Charles Fox is one of the great motor writers of all time, and a few decades back he wrote some excellent pieces for Car&Driver. Amongst them was an attempt to use a Lincoln Continental as a calling card to bluff his way cross country with no money, checks, or plastic (he succeeded) and a blow by blow of his totalling an expensive sports car in a crash. But one of the high points of his career was a comparison test of  sports wheelchairs he edited in the 80s. Charles compared with some experience, as he was a wheelchair user himself due to MS. The yellow wheelchair in the foreground was one he rated highly, a Quickie GP. Quickie was founded by a trio of outdoors enthusiasts who were so frustrated with the clunker chairs available when one of the trio needed one that the other two members combined lightweight bicycle parts and materials tech to make the first Quickie wheelchair for the third member of the trio. As often occurs, this was a case of simultaneous invention, with Quadra and various and sundry DIY geeks building a revolution of lightweight high performance wheelchairs at the same time.

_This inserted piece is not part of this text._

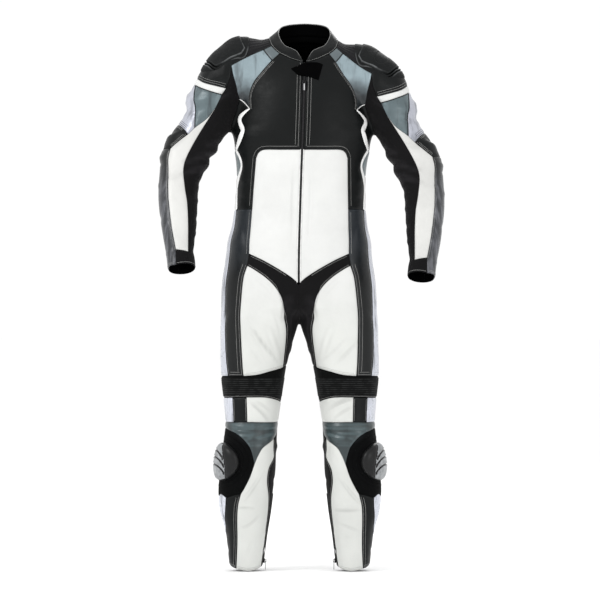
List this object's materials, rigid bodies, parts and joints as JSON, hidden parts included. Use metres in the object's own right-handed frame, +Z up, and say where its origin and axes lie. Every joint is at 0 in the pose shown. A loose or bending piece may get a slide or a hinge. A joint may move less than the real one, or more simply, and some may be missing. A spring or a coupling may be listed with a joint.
{
  "type": "leather motorcycle race suit, one piece, worn form held up by its wearer",
  "caption": "One-piece leather motorcycle race suit, hollow and open at neck, cuffs and ankles, with shoulder cups, knee sliders, ribbed stretch panels and zips with hinged pulls.",
  "frame": {"origin": "middle of the neck on the line of the shoulder seams, where the wearer's shoulders hold the suit up", "axes": "+Z up, the front faces -Y, the wearer's right side is at -X"},
  "size_m": [0.7664, 0.3037, 1.4774],
  "materials": {
    "black_leather": "semi-gloss",
    "stretch_fabric": "matte",
    "white_leather": "semi-gloss",
    "grey_pearl_leather": "pearl semi-gloss",
    "silver_leather": "pearl semi-gloss",
    "armour_plastic": "semi-gloss",
    "hook_and_loop": "matte",
    "zip_tape": "matte",
    "steel": "satin"
  },
  "bodies": {
    "suit": {"chest_R": "black_leather", "chest_L": "black_leather", "sleeve_cap_R": "black_leather", "sleeve_cap_L": "black_leather", "elbow_forearm_R": "black_leather", "elbow_forearm_L": "black_leather", "thigh_side_R": "black_leather", "thigh_side_L": "black_leather", "seat_R": "black_leather", "seat_L": "black_leather", "shin_side_R": "black_leather", "shin_side_L": "black_leather", "collar": "black_leather", "back": "black_leather", "inner_sleeve_R": "stretch_fabric", "inner_sleeve_L": "stretch_fabric", "groin_R": "stretch_fabric", "groin_L": "stretch_fabric", "knee_band_R": "stretch_fabric", "knee_band_L": "stretch_fabric", "slider_base_R": "stretch_fabric", "slider_base_L": "stretch_fabric", "calf_R": "stretch_fabric", "calf_L": "stretch_fabric", "lumbar": "stretch_fabric", "belly_R": "white_leather", "belly_L": "white_leather", "arm_band_R": "white_leather", "arm_band_L": "white_leather", "forearm_white_R": "white_leather", "forearm_white_L": "white_leather", "thigh_front_R": "white_leather", "thigh_front_L": "white_leather", "above_knee_R": "white_leather", "above_knee_L": "white_leather", "shin_white_R": "white_leather", "shin_white_L": "white_leather", "wedge_R": "grey_pearl_leather", "wedge_L": "grey_pearl_leather", "upper_arm_grey_R": "grey_pearl_leather", "upper_arm_grey_L": "grey_pearl_leather", "knee_yoke_R": "grey_pearl_leather", "knee_yoke_L": "grey_pearl_leather", "upper_arm_silver_R": "silver_leather", "upper_arm_silver_L": "silver_leather", "thigh_silver_R": "silver_leather", "thigh_silver_L": "silver_leather", "shoulder_cup_R": "armour_plastic", "shoulder_cup_L": "armour_plastic", "slider_puck_R": "armour_plastic", "slider_puck_L": "armour_plastic", "collar_tab": "hook_and_loop", "zip_chain": "zip_tape", "ankle_zip_R": "zip_tape", "ankle_zip_L": "zip_tape", "zip_slider": "steel"},
    "front_pull": {"zip_pull": "steel"},
    "ankle_pull_right": {"ankle_pull_R": "steel"},
    "ankle_pull_left": {"ankle_pull_L": "steel"}
  },
  "joints": [
    {"name": "front_pull_hinge", "type": "hinge", "parent": "suit", "child": "front_pull", "pos_m": [0.0059, -0.11132, -0.09241], "axis": [-1, 0, 0], "range_deg": [0, 160]},
    {"name": "ankle_pull_right_hinge", "type": "hinge", "parent": "suit", "child": "ankle_pull_right", "pos_m": [-0.0991, 0.00894, -1.37973], "axis": [0.019, -0.9998, 0], "range_deg": [-5, 150]},
    {"name": "ankle_pull_left_hinge", "type": "hinge", "parent": "suit", "child": "ankle_pull_left", "pos_m": [0.08628, 0.00894, -1.37973], "axis": [0.019, 0.9998, 0], "range_deg": [-5, 150]}
  ]
}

Charles Fox gave the Quickie the high compliment of terming the Quickie “cerebral” to describe it’s incredible responsiveness. The Quickie GP pictured is a late 80s model with rigid rather than the more common (and flexy) folding frame. Cerebral is right- you can steer this chair by merely leaning, and deftly transferring weight will get you over or around all kinds of obstacles. Why? Because the link between the wheelchair and the wheeler’s brain is near direct, with little “noise” in the form of slop and flex muddling your commands. Same for communication with the road- pump the tires up to 100 PSI and they’ll not only roll easy, they’ll tell you an encyclopedia about the road you’re wheeling down.

Bigger and faster vehicles can be “cerebral” too… Like the next in line BMW F800S. I’d have put my Buell in the picture too, but it’s in Florida. Both Buell and BMW with the F800 series sought a “cerebral” feel via rigid frame, mass centralization, and providing direct communication between the rider and the bike with a minimum of interfering noise. I noticed this first when I switched from riding airheads to the Buell… Dang, feels a lot better without the “hinge in the middle”! The F800 is even more “cerebral”, with perfect rider positioning, weight distribution, etc.. So much so that I noticed that I didn’t feel comfortable riding any faster on my Guzzi Quota dual sport bike on dirt roads than I do on the F800S. While the Quota has gnarlier tires and long travel suspension, the F800S communicates and responds to rider inputs better than the Quota.

Last in line is my BMW R65LS and Motorvation Spyder sidecar, rapidly becoming my favorite. Why? Well, unlike most of the airheads, the R65s got stiffer triple trees, swingarms, etc. for a start. Then figure in the R65’s smaller but quicker to rev motor and lighter weight. Same with the sidecar- with a unit body it sits lower and gives about the lowest center of gravity possible with a sidecar combination. Add it all together, and it’s a sidecar combination that responds to the rider far  better than most.

“Cerebral”… The more human and machine respond as one, the better! Thanks, Charles Fox.